* START Dataset extract *
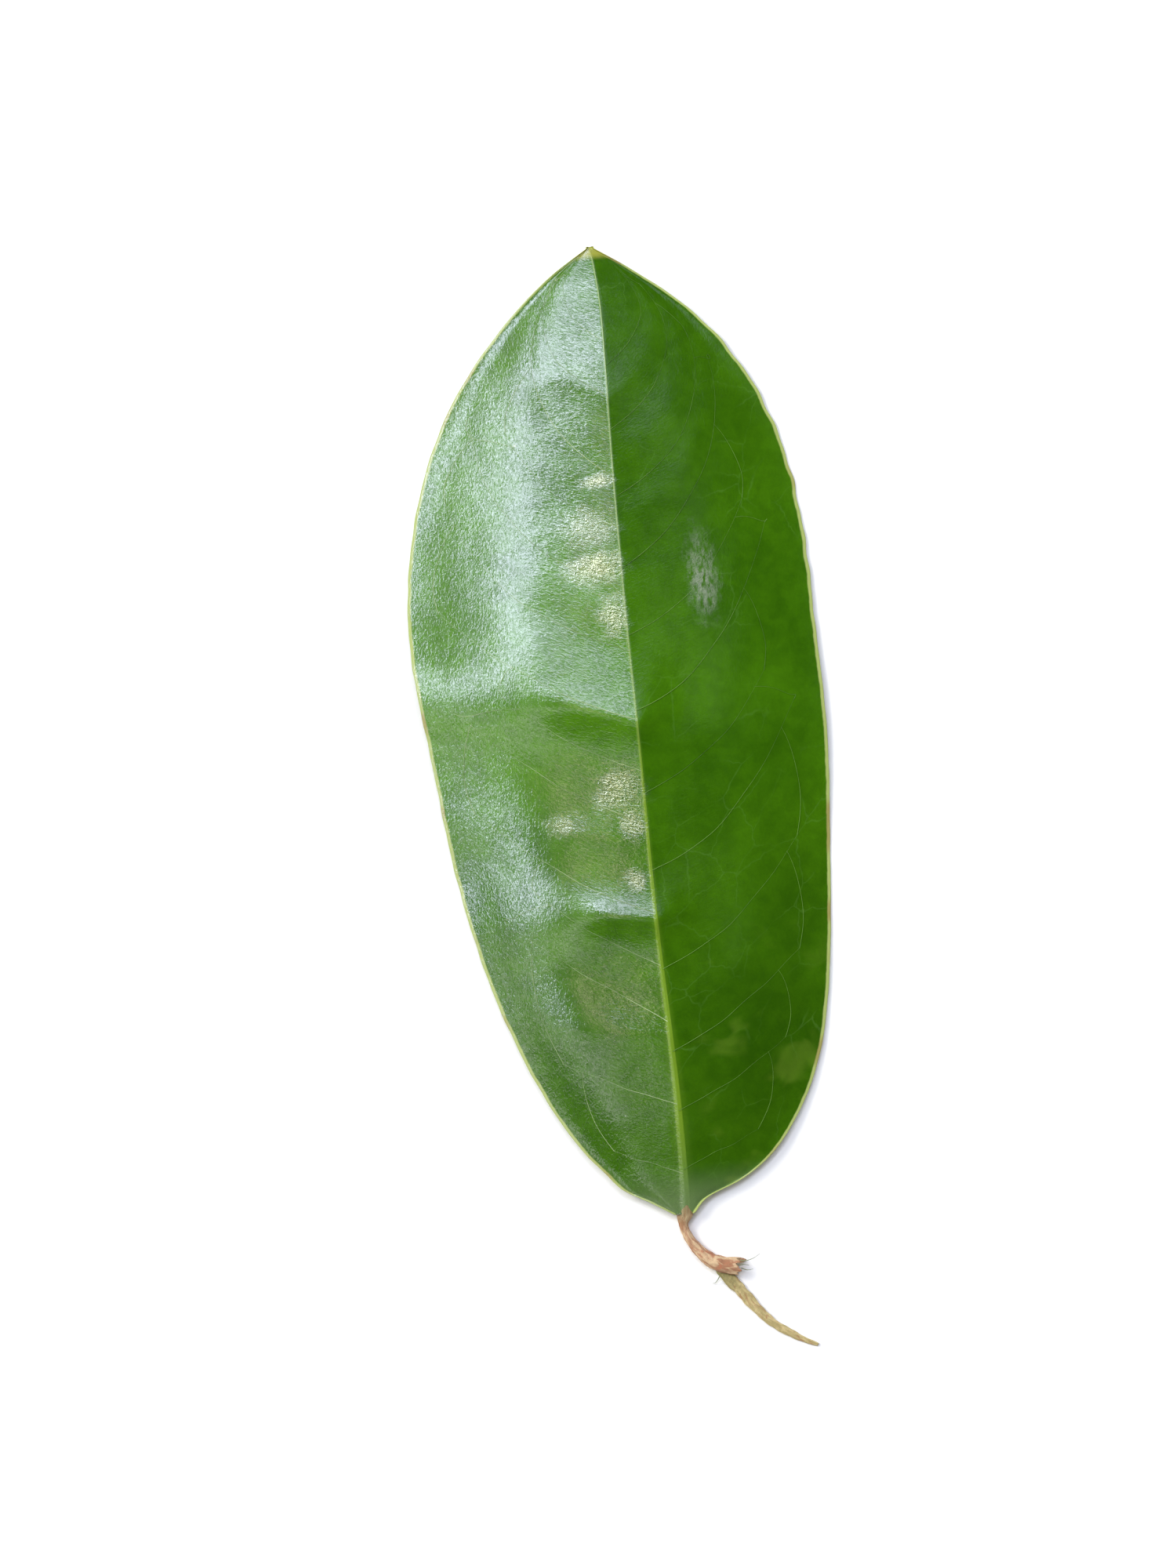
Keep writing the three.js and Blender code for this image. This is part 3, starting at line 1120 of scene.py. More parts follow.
    def edge_colour(self, desk: BladeDesk, colour: Value, length: float) -> bpy.types.NodeSocket:
        """The pale rim, browned in places, the greyish foot and the yellow tip.

        Args:
            desk: The material's desk.
            colour: The blade's colour without them.
            length: The blade's length.

        Returns:
            The colour.
        """
        uneven = desk.between(desk.noise(desk.spot, 0.9, 2.0), -0.1, 0.1)
        rim = desk.step(desk.total(desk.inset, uneven), 0.42, 0.2)
        brown = desk.step(desk.noise(desk.spot, 0.11, 2.0), 0.56, 0.66)
        rim_colour = desk.mix(desk.product(brown, 0.6), self.margin, self.margin_brown)
        grey = desk.product(desk.step(desk.along, 7.0, 0.5), 0.6)
        colour = desk.mix(grey, colour, self.foot_grey)
        colour = desk.mix(rim, colour, rim_colour)
        at_tip = desk.step(desk.along, length - 2.0, length - 0.9)
        return desk.mix(desk.product(at_tip, 0.8), colour, self.tip_patch)

    def surface_roughness(self, desk: BladeDesk, dust: Value) -> bpy.types.NodeSocket:
        """Smooth above and dull below, a little uneven, and rough on the dust.

        Args:
            desk: The material's desk.
            dust: 1 on the specks of dust.

        Returns:
            The roughness.
        """
        plain = desk.between(desk.below, self.roughness, self.below_roughness)
        clouds = desk.noise(desk.spot, 0.25, 3.0)
        uneven = desk.between(clouds, -self.uneven_roughness, self.uneven_roughness)
        return desk.total(plain, uneven, desk.product(dust, self.dust_roughness))

    def surface_gloss(self, desk: BladeDesk, sheen: Value, spots: Value) -> bpy.types.NodeSocket:
        """How brightly the skin reflects: most in the puckers and on the rubbed spot.

        Args:
            desk: The material's desk.
            sheen: 0 in the wrinkles' hollows and 1 on their crests.
            spots: How much the skin is puckered.

        Returns:
            The level of the reflections.
        """
        side = desk.between(desk.step(desk.aside, 0.5, -0.5), self.right_gloss, 1.0)
        plain = desk.product(desk.between(sheen, *self.gloss), side)
        streaks = desk.noise(desk.scaled(desk.spot, self.rubbed_streaks), 1.0, 3.0)
        rubbed = self.puckered(desk, (self.rubbed,))
        rubbed = desk.product(rubbed, desk.step(streaks, 0.32, 0.6), self.rubbed_gloss)
        above = desk.total(plain, desk.product(spots, self.pucker_gloss), rubbed)
        return desk.between(desk.below, above, self.below_gloss)

    def skin_relief(
        self, desk: BladeDesk, spots: Value
    ) -> tuple[bpy.types.NodeSocket, bpy.types.NodeSocket]:
        """The leathery surface: strokes along the veins, and along the margin farther out.

        Args:
            desk: The material's desk.
            spots: How much the skin is puckered.

        Returns:
            The normal, and a mask that is 1 on the worn crests.
        """
        along_vein = desk.scaled(desk.flow, (1.5, 3.0, 1.0))
        along_edge = desk.scaled(desk.spot, (3.0, 1.8, 1.0))
        depth = self.wrinkle_depth(desk, spots)
        inner = desk.group(desk.effects.wrinkle, Place=desk.spot, Strokes=along_vein, Depth=depth)
        outer = desk.group(desk.effects.wrinkle, Place=desk.spot, Strokes=along_edge, Depth=depth)
        outward = desk.step(desk.calc("ABSOLUTE", desk.share), 0.3, 0.65)
        height = desk.between(outward, inner.outputs["Height"], outer.outputs["Height"])
        sheen = desk.between(outward, inner.outputs["Sheen"], outer.outputs["Sheen"])
        net = desk.group(desk.effects.net, Place=desk.spot, Meshes=self.net_meshes, Line=0.06)
        height = desk.total(height, desk.product(net.outputs[0], desk.below))
        return desk.bump(height, self.relief), sheen

    def puckered(self, desk: BladeDesk, puckers: tuple[Pucker, ...]) -> bpy.types.NodeSocket:
        """How much the skin is puckered.

        Args:
            desk: The material's desk.
            puckers: The puckered spots.

        Returns:
            A mask that reaches each spot's strength in its middle, with ragged edges.
        """
        ragged = desk.between(desk.noise(desk.spot, 0.6, 2.0), -0.6, 0.6)
        spots: Value = 0.0
        for pucker in puckers:
            across = desk.calc("SUBTRACT", desk.aside, pucker.aside)
            lengthways = desk.calc("SUBTRACT", desk.along, pucker.along)
            size = (1 / pucker.across, 1 / pucker.lengthways, 1.0)
            ahead = desk.scaled(desk.vector(across, lengthways), size)
            away = desk.fed("ShaderNodeVectorMath", {0: ahead}, operation="LENGTH")
            near = desk.total(away.outputs["Value"], ragged)
            spot = desk.product(desk.step(near, 1.3, 0.1), pucker.strength)
            spots = desk.calc("MAXIMUM", spots, spot)
        return spots

    def wrinkle_depth(self, desk: BladeDesk, spots: Value) -> bpy.types.NodeSocket:
        """How deep the wrinkles are: deeper beside the midrib, and deepest in the puckers.

        Args:
            desk: The material's desk.
            spots: How much the skin is puckered.

        Returns:
            The depth, where 1 is a plain wrinkle.
        """
        on_left = desk.step(desk.aside, 0.5, -0.5)
        near_rib = desk.step(desk.aside, -10.0, -5.0)
        blotches = desk.step(desk.noise(desk.spot, 0.2, 2.0), 0.42, 0.6)
        beside = desk.product(near_rib, on_left, blotches, 0.25)
        plain = desk.between(on_left, 0.7, 1.1)
        return desk.total(plain, beside, desk.product(spots, self.pucker_depth))


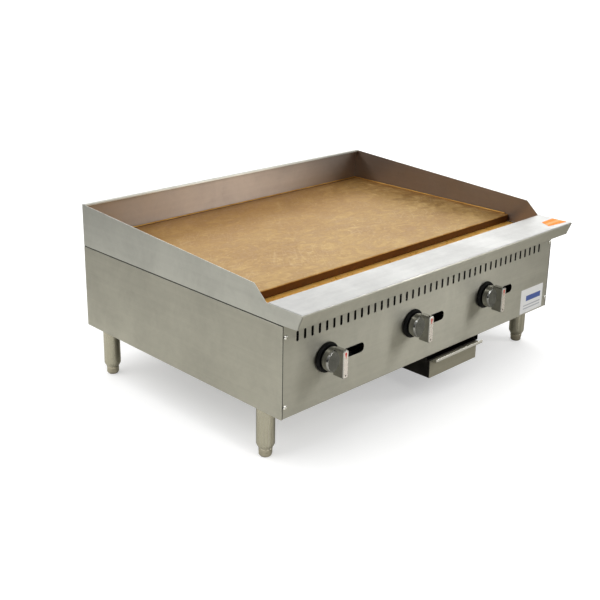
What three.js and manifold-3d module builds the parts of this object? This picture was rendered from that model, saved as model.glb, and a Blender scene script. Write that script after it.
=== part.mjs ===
// Countertop gas griddle: one thick steel plate over three U burners, in a stainless case on four legs.
// Millimetres, +Z up. X runs left to right seen from the front, and the front faces -Y.
// The origin is on the floor, under the middle of the whole body, with the feet wound right in.

import * as THREE from 'three';
import { mergeVertices } from 'three/addons/utils/BufferGeometryUtils.js';
import Module from 'manifold-3d';

const wasm = await Module();
wasm.setup();

// Whole body
const WIDTH = 914.4;
const DEPTH = 711.2;
const HEIGHT = 399;
const SIDE_X = WIDTH / 2;
const BACK_Y = DEPTH / 2;
const NOSE_Y = -DEPTH / 2;
const SHEET = 1.5;
const GAP = 0.3;
const INNER_X = SIDE_X - SHEET - GAP;
const INNER_BACK_Y = BACK_Y - SHEET - GAP;

// Case
const CASE_Z = 106.6;
const SEAM_Z = 300;
const PANEL_Y = -304;
const PANEL_TOP_Z = 299.2;
const PANEL_RETURN = 12;
const SIDE_FLANGE = 17;
const PAN_FRONT_Y = -291.5;
const PAN_RIM = 10.4;

// Splash guards, front ledge and grease trough
const SHOULDER = [-226, 364.5];
const LEDGE_BACK_Y = -259.6;
const LEDGE_Z = 334.5;
const NOSE_FOOT = [-342.3, 302.6];
const LEDGE_RETURN_Y = -303;
const HEM_DEPTH = 10.6;
const HEM_DROP = 5;
const TROUGH_SHEET = 2;
const TROUGH_Z = 297;
const TROUGH_WALL_TOP = 325;
const TROUGH_REAR_Y = -150;

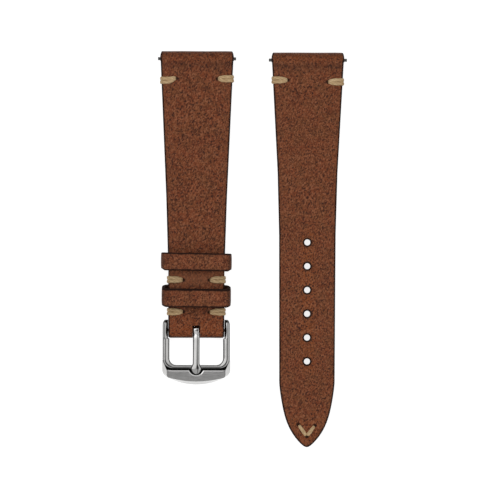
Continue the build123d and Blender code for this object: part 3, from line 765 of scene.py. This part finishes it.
def keeper(name, node, body, start, half, low, lean, recede, skew):
    """A band round the strap; lean tips its top along the strap, recede draws in its sides, skew turns it."""
    wall, wide, high = 1.05, 4.9, 7.55
    grain = loop(half, low, high, 1.9)
    ahead = np.roll(grain, -1, axis=0) - np.roll(grain, 1, axis=0)
    ahead /= np.linalg.norm(ahead, axis=1)[:, None]
    inward = np.column_stack([-ahead[:, 1], ahead[:, 0]])
    rounded = [0, 0.03, 0.09, 0.18, 0.3, 0.45, 0.7]
    columns = np.array(rounded + list(np.linspace(1.0, wide - 1.0, 13)) + [wide - e for e in rounded[::-1]])
    edge = np.minimum(columns, wide - columns)
    lap = 0.22 * bell(grain[:, 0], -3.0, 0.18) * (grain[:, 1] < low + 0.05)
    grids = []
    for line, push, radius in ((grain, inward, 0.30), (grain + inward * wall, -inward, 0.18)):
        out = np.clip((np.abs(grain[:, 0]) - (half - 1.9)) / 1.9, 0, 1)
        near = lean * np.clip((line[:, 1] - low) / (high - low), 0, 1) + skew * grain[:, 0]
        far = near - recede * ease(out, 0.5, 1.0)
        along = start + near[:, None] + columns[None, :] / wide * (wide + far - near)[:, None]
        drop = np.tile(round_off(edge, radius), (len(line), 1))
        if line is grain:
            on_top = line[:, 1:] > high - 0.4
            drop = drop + 0.07 * (1 - ease(edge, 0, 1.4)) + lap[:, None]
            drop = drop + 0.05 * np.sin(line[:, :1] * 0.5 + columns[None, :] * 0.3) * on_top + 0.05 * on_top
        spot = line[:, None] + push[:, None] * drop[..., None]
        grids.append(np.dstack([short.x + spot[..., 0], short.y - along, spot[..., 1]]))
    made = shell(name, grids[0], grids[1], leather_keeper, closed=True)
    at = own_points(made)
    across = np.abs(at[:, 0] - short.x)
    is_flesh = np.tile(np.repeat([0.0, 1.0], len(columns)), len(grain))
    # Painted shade: the band's sides where they bend down, and its inner face inside the loop
    sides = 0.46 * ease(across, half - 1.2, half - 0.6) * (at[:, 2] > low + 2)
    write_field(made, "edge", np.tile(edge, 2 * len(grain)))
    # a dark warm band on the rounded shoulders, painted shade
    write_field(made, "warmth_and_shoulder_shade", 0.95 * bell(across, half - 1.75, 0.6))
    write_field(made, "painted_shade", np.maximum(0.72 * is_flesh, sides))
    place(made, body, "grain_leather", node)


keeper("free_keeper_band", "free_keeper", "free_keeper", 55.4, 9.7, 0.05, lean=0.0, recede=0.45, skew=0.016)
keeper("fixed_keeper_band", "fixed_keeper", "strap_halves", 64.1, 9.5, 1.75, lean=1.3, recede=0.1, skew=0.008)


# Metal, measured from the buckle's bar: x to the right and y towards the strap
def crown(crest, shoulder):
    """Section of a worn bar: how far across and how far below its crest, steeper towards both edges."""
    low_side = [
        (0.0, 74), (0.14, 62), (0.24, shoulder + 8), (0.38, shoulder),
        (0.66, 22), (0.84, 16), (0.92, 6), (1.0, 0),
    ]
    high_side = [(0.0, 0), (0.1, 6), (0.2, 16), (0.52, 24), (0.64, 44), (0.8, 62), (1.0, 74)]
    across = np.concatenate([np.linspace(0, 1, 22)[:-1] * crest, crest + (1 - crest) * np.linspace(0, 1, 16)])
    tilt = np.where(
        across < crest,
        np.interp(across / crest, *zip(*low_side)),
        -np.interp((across - crest) / (1 - crest), *zip(*high_side)),
    )
    slope = np.tan(np.radians(tilt))
    height = np.concatenate([[0], np.cumsum(np.diff(across) * (slope[1:] + slope[:-1]) / 2)])
    return across, (height.max() - height) / 0.45


ARM_CREST, TONGUE_CREST = 0.63, 0.66


def bent_bar(stations):
    """Rings round a rounded bar, from (inner point, outer point, top, bottom, fall) at each station."""
    rings = []
    share, fall = crown(ARM_CREST, 32)
    u = np.concatenate([[0.10, 0.02, 0.0], share, [1.0, 0.98, 0.90]])[:, None]
    for near, far, top, bottom, drop in stations:
        near, far = np.array(near, float), np.array(far, float)
        drop = min(drop, (top - bottom) * 0.5)
        low = min(0.12, (top - bottom) * 0.2)
        foot = [bottom, bottom + low * 0.3, bottom + low]
        z = np.maximum(np.concatenate([foot, top - drop * fall, foot[::-1]]), bottom)
        flat = near[None, :] + (far - near)[None, :] * u
        rings.append(np.column_stack([short.x + flat[:, 0], BUCKLE_Y + flat[:, 1], z]))
    return np.array(rings)


EAR_Y, EAR_RADIUS, EAR_TO_RIB = 1.65, 1.25, 12.17


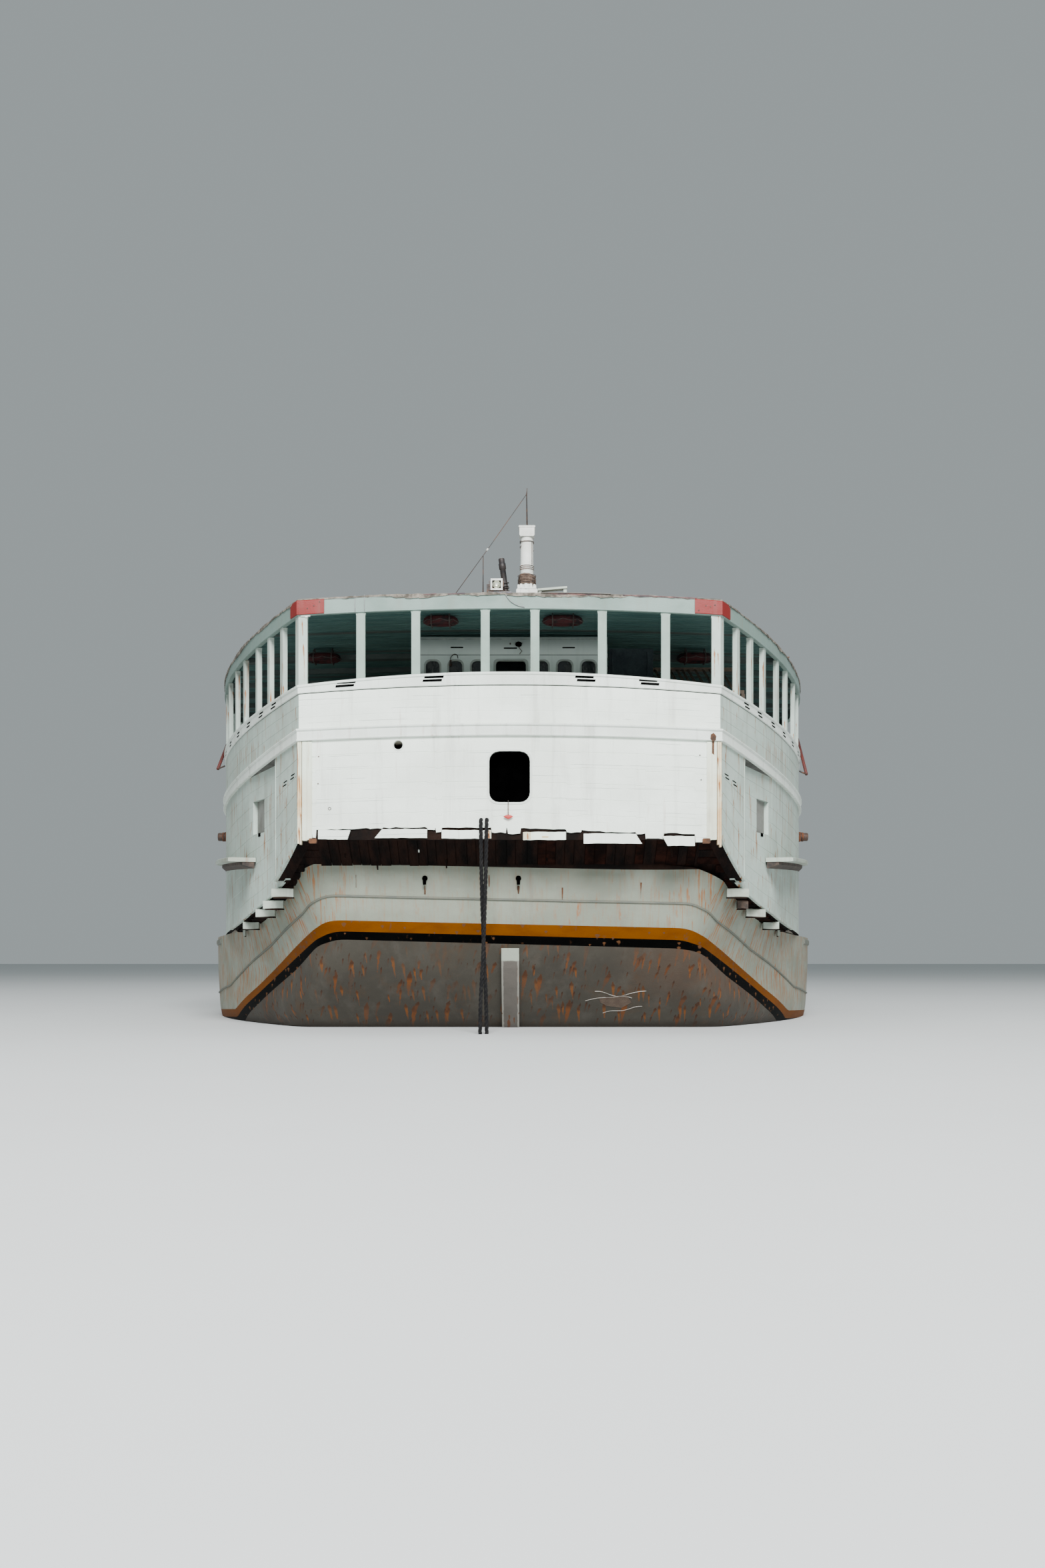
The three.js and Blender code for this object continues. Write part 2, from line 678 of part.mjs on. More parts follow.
// Deckhouse on the upper deck, up to the roof: a wall on each side, with its end walls between them.
// The after wall has a doorway and tall windows.
const DECKHOUSE = { half: 1620, u: [2000, 20000], top: 6540, heads: 6140 };
const DECKHOUSE_WINDOWS_X = [
  [-1418, -1187], [-1029, -808], [-650, -440], [420, 629], [786, 1024], [1187, 1423],
];
const DECKHOUSE_DOOR_X = [-246, 256];
const DECKHOUSE_SIDE_WINDOWS = { first: 4200, pitch: 1750, count: 9, width: 650, z: [5150, 5900] };
const DECKHOUSE_SIDE_DOOR = { u: [19100, 19750], z: [4450, 6050] };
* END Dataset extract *
What is asked>
Using the material above, quote the first line and each line after it, stopping at and including the line that holds "length: The blade's length.".

Problem solution>
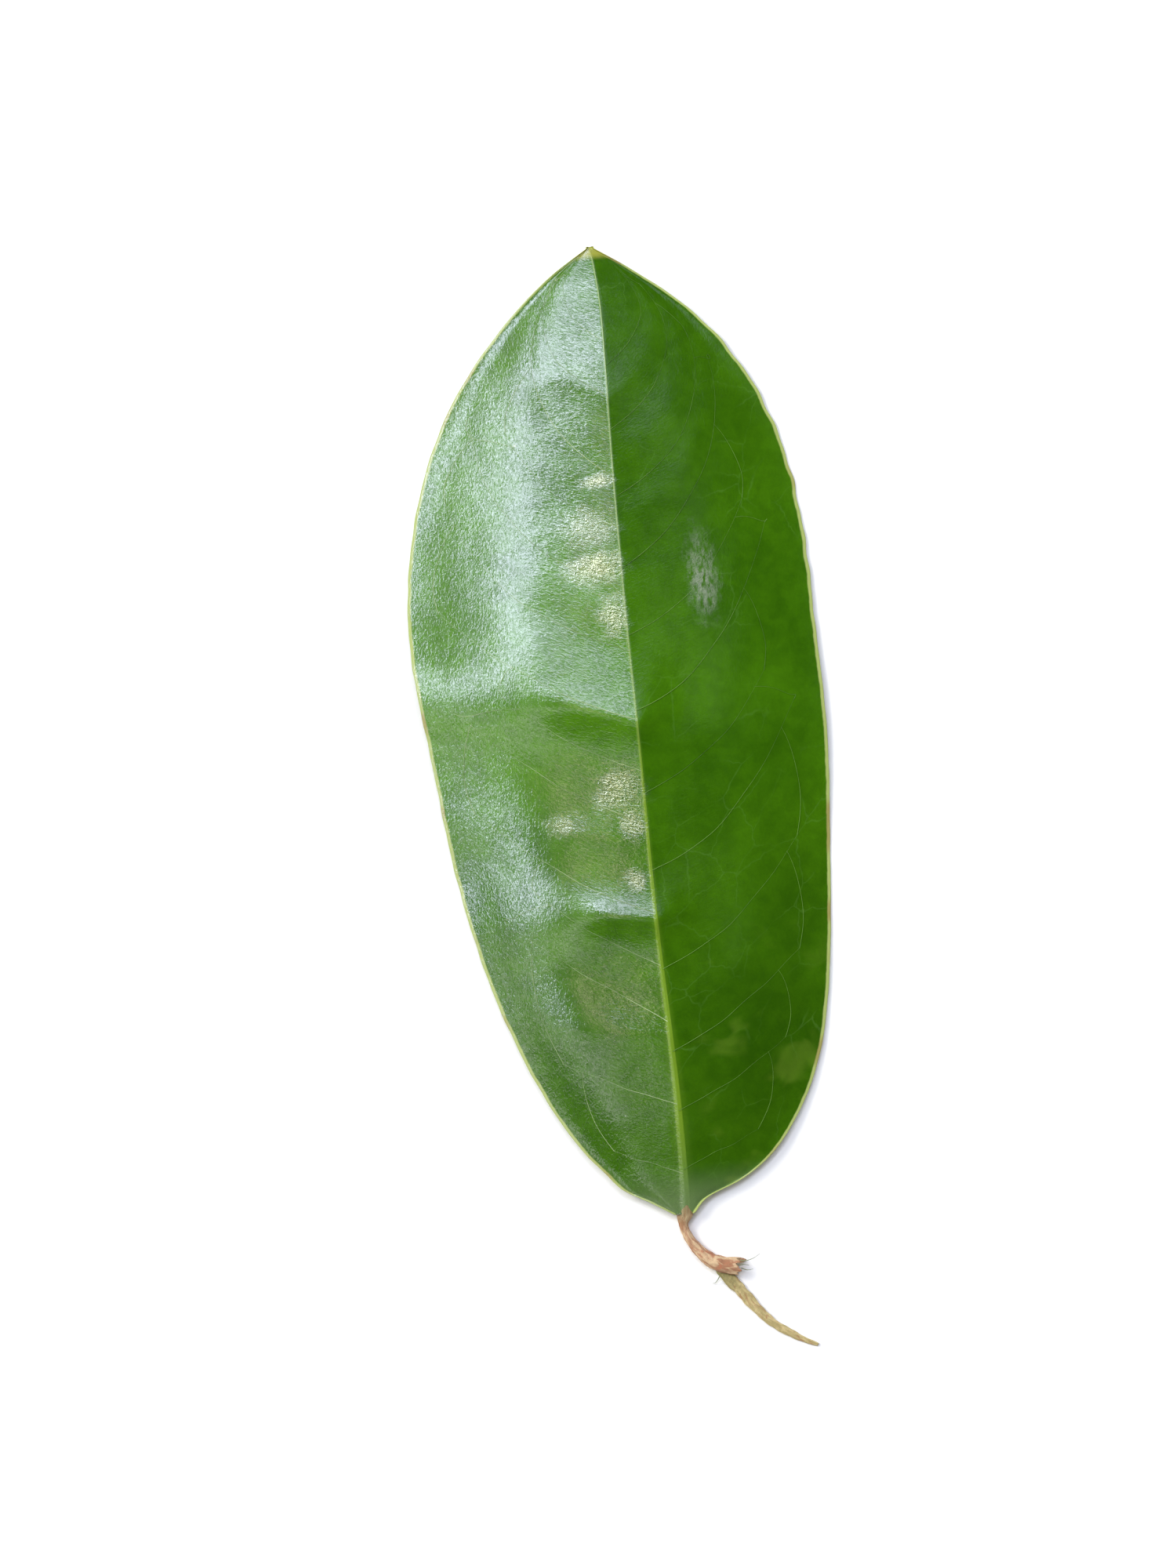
Keep writing the three.js and Blender code for this image. This is part 3, starting at line 1120 of scene.py. More parts follow.
    def edge_colour(self, desk: BladeDesk, colour: Value, length: float) -> bpy.types.NodeSocket:
        """The pale rim, browned in places, the greyish foot and the yellow tip.

        Args:
            desk: The material's desk.
            colour: The blade's colour without them.
            length: The blade's length.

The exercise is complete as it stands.